I also love utopian aspects of science fiction. The way it can situate the current moment and open up what is possible. People always bring up this quote about sci-fi, that it's more about the present than the future. There is of course a lot of truth to this, but I think that science fiction's power as a collective way of navigating toward possible futures is downplayed and underutilized. You need to imagine a future to get there and we aren't imagining anything good at the moment. It seems so naive, a positive future! But this is a thread I definitely want to pick up more and develop in my work. Imagining positive futures, or at least positive elements.
How would you describe your art style and what does it say about you?
I was struggling with this so I asked a friend and they said “Romantically apocalyptic futuristic daydreaming” and “visually intense but calm”. I'm not sure what this says, except that I need to make art as a way of processing the world.
The fantastically unique worlds in your work are so richly detailed and vividly imagined. How do you develop the fascinating characters and stories you create? Do you plan to develop them further? Your work would be fantastic in a graphic novel format.
People keep telling me this! I do love the mysteriousness of individual images. A scene with no context. And narrative is not something that comes easily to me. But that being said I would love to make a comic at some point. The challenge would be to maintain the mystery throughout - I like stories that move forward on dream logic. Mood-pieces, fever-dreams. Also comics are just really hard to make. Sometimes an image will just jump into my head, or I'll try to capture the feel of a dream but often it's a process of playing around with imagery, either that I've made or found, until a story forms. I have a big light-box that I shuffle sketches and bits and pieces around on, the pictures all overlap and mingle in interesting ways. That's one technique anyway.

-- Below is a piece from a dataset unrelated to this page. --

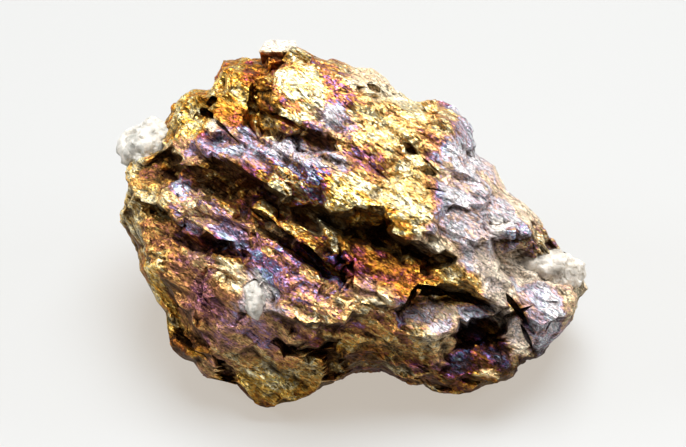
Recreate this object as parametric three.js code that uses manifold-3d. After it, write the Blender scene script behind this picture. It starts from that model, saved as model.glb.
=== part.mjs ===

Talk us through your creative process. You seem to effortlessly work between a variety of mediums and techniques which is testament to your ability to consistently experiment and develop as an artist. How has your process developed over the years? Is it always evolving, or have you found a dependable method that really works?
At one time, after going through a phase of trying many new things I found myself floundering between mediums and stylistic directions, like I was opening hundreds of doors but never going through any. A paralysis from too many options and the pressure to be unique. I decided to pick line drawings with digital colour as a practicality that would allow me to make work easily without thinking about how. I could just think of the content. I don't stick to that medium entirely anymore but it really helped me focus and develop ideas.
Sometimes I have a clear goal and I plan it all out methodically but other times I start by just scribbling as I watch tv or listen to audiobooks. I find I need techniques like this, using low quality paper is another one, to take the pressure off. Sometimes the magic happens when you're not trying. I then sort of collage these sketches together, trying to find connections, stories, interesting contrasts, and once a larger idea forms I draw a final image in fine-liners and ink. I then scan the image and add colours digitally, the most fun part! I can take days deciding on colour schemes.
The richly saturated, acid-rainbow colour palette, warping visuals and surrealistic subject matter in your work are also defining characteristics of psychedelic art. Originally it was a visual exploration of the sensory and spiritual experiences attained by hallucinogens, but it was also a symbol of a counterculture in rebellion against societal norms and traditional art practices. These days it’s seen as delightfully retro and kitsch. What is it about psychedelic art that draws you to reference it in your work?
There's something so compelling about the interplay between patterns, bright colours and figures in psychedelic work. The way the colours flatten the image, pulling figures closer to abstraction, disorienting the way the eye reads an image. I love pictures with all of this going on: ocular overload, overstimulation.
I also love that a lot of these works were posters and zines or band merch. Mass produced and accessible. I'm interested in the countercultural aspect as much as the aesthetics, if these things can even be separated. I don't think of it as nostalgia or retro, but a real current that runs through our culture. I guess this ties back to sci-fi and imagining better worlds. I hope I am drawing from traditions and moving it forward and not just imitating. It's like how the 60's psychedelic artists took from Art Nouveau before it. I love these movements that favour sensory richness over conceptual cleverness, romanticism over rational modernity, profuse decoration over utilitarian minimalism.
Eduardo Paolozzi and Tadanori Yokoo are two artists whose work from the 60's I keep coming back to and who have influenced my use of colour and composition the most. Surrealistic collage-like works that are just so freeing and full of energy.
What is the best way interested buyers can purchase your work? Do you have a dedicated platform where people can purchase limited edition prints and originals?
Yes I've actually just opened a web shop selling prints this week at timgoschnick.bigcartel.com. I have some prints already up for sale and I'll be adding more in the coming months.
I was fascinated to learn you are also a musician. The music you make is not unlike your art; sensory, experimental and surreal. Does music still play a part in your creative practice? If so, how does it influence you?
I make music often, I flip between the two. Visual art for me takes more patience and focus. Making music is more immediate and emotionally cathartic, a way of dealing with overwhelming emotions. But also something that's just fun to do. I can notice certain tendencies in both: to fill all space with details, a focus on interplay between structure and chaos and a certain kind of miniaturization. It all comes from the same place but the two don't really mix or influence each other, at least not in a conscious way.
Who or what has been your biggest inspiration as an artist?
I'm sorry, this is too hard! I'm a bit of a bowerbird, taking little pieces from all over the place.
What’s next on the cards for your art practice? Do you have any exciting projects or exhibitions in the works?
I am working on finishing some larger pictures that have been floating around for a long time, designing some wine labels and trying to finish an album's worth of music. After that I guess I'd better get started on that graphic novel!
The process of printing my files for the exhibition was made very simple with all the detailed information on the Image Science website. In particular the downloadable templates are a fantastic resource. I feel I have a pretty good basic knowledge about the printing process and pre-production but I am totally in awe of the knowledge and set up at Image Science. Printing with them I feel in safe hands and very happy with the final results.